Завершая нашу затянувшуюся, но, надеемся, небесполезную лекцию, обратимся, наконец, к возможной реакции современного читателя, к тому, что именно он, сегодняшний человек, может вынести для себя из этого подробного анализа. Узнаём ли мы, люди двадцать первого века, в бессмертном Лебедеве самих себя или, быть может, кого-то из наших многочисленных знакомых и приятелей? Увы, ответ будет утвердительным: да, к сожалению, в каждом из нас, если мы будем до конца честны перед собой, найдётся хотя бы немного от достоевского Лебедева. Мы тоже, как и он, сплошь и рядом грешим неумеренным, болезненным любопытством к чужой, часто совершенно не нужной нам жизни, подменяя им живой интерес к собственной жизни и к собственной душе. Мы тоже сплошь и рядом «всё знаем» о жизни далёких знаменитостей и при этом ровно ничего не знаем о жизни наших самых близких людей, о тех, кто находится рядом с нами каждый день. Мы тоже, подобно ему, носим «ободранные локти» наших душ, тщательно прикрывая их внешне модными тряпками и показным, совершенно иллюзорным благополучием.

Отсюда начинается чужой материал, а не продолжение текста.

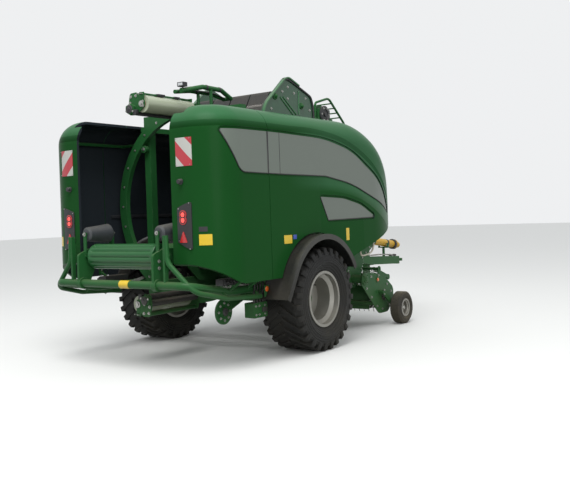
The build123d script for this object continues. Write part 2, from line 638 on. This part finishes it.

Достоевский, с его гениальной прозорливостью, не просто написал великий роман, он поставил перед каждым из нас зеркало, в которое стоит, хотя бы иногда, заглядывать без страха и самообмана. И от нас самих, и только от нас, зависит, увидим ли мы в этом магическом зеркале вечного Лебедева или же, ужаснувшись этому зрелищу, захотим стать хоть немного лучше, изменить свою жизнь, наполнить её подлинным, а не мнимым содержанием. В этом, и только в этом, заключается главный, бесценный урок, который мы, сегодняшние читатели, можем и должны вынести из пристального, вдумчивого чтения этого гениального произведения, в этом его непреходящая, вечная ценность для всех поколений.